Why can graduate orientation be difficult to design?
Godt svar:
Graduate orientation is difficult to design because graduate students are not one group. A one-year master's student, a doctoral student, an international student and a returning professional may need very different kinds of introduction. Some need help understanding research expectations, while others need practical guidance about visas, funding, teaching or returning to study after years in work. If orientation is too general, it feels irrelevant. If it is too specialized, it becomes hard to organize. Universities also need to avoid assuming that graduate students already know how everything works. Advanced academic ability does not automatically mean familiarity with a new institution's systems and culture. That diversity makes one standard program insufficient for all students, especially across very different disciplines and programs.
Should orientation focus on research expectations, social connection, or practical systems?
Godt svar:
Orientation should cover all three, but research expectations should come first for most graduate students. If students misunderstand the academic culture, later practical support may not solve the deeper problem. They need to know what independent work means, how supervision is normally used and how progress is judged. For example, a student who expects weekly detailed instructions may feel abandoned if the supervisor expects them to bring their own agenda. Explaining that difference early can prevent anxiety and frustration. Practical systems and social connection are also essential, but research expectations give graduate students a map of the environment they are entering. Without that map, the other support may feel disconnected or merely administrative rather than academically meaningful to their work.

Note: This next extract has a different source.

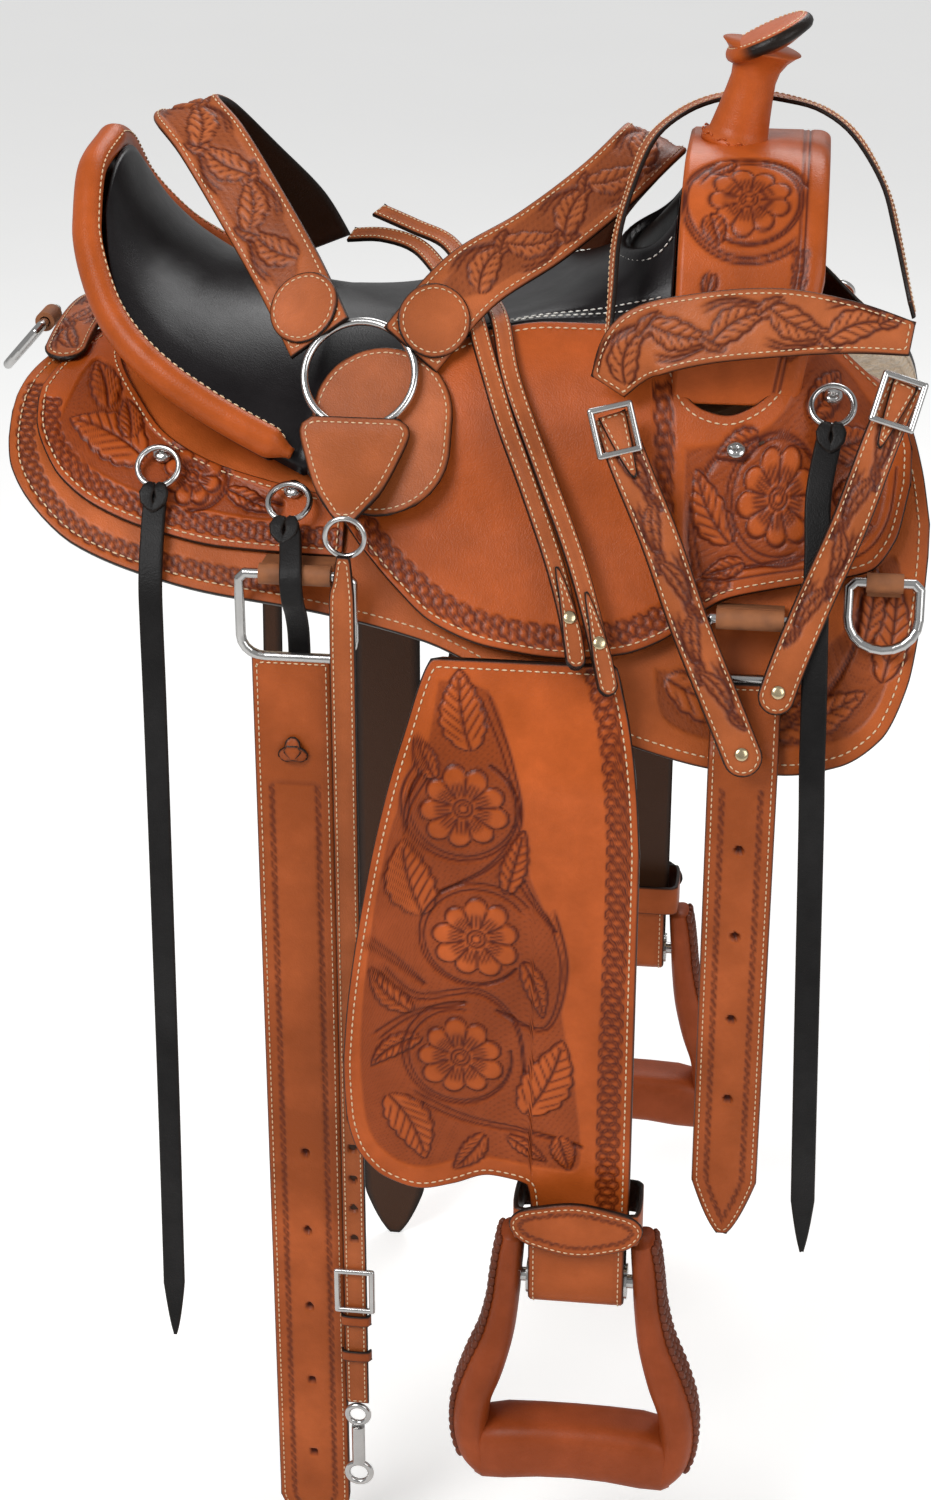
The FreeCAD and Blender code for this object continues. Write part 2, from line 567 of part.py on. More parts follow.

How could a university make graduate orientation useful after the first week?
Godt svar:
Universities could spread orientation across the first semester, with short follow-up sessions when students actually need the information. One intense week is rarely enough because graduate students do not yet know which details will matter. A useful model might include an initial welcome, then later sessions on supervision, ethics approval, teaching, funding and conference participation. These sessions would arrive closer to the moment when students can use the information. This also reduces overload in the first week, when students are adjusting to a new place and meeting many people. Orientation should be treated as a process of transition, not a single event that ends after the welcome speech. Graduate questions develop gradually over the semester as responsibilities become real and specific.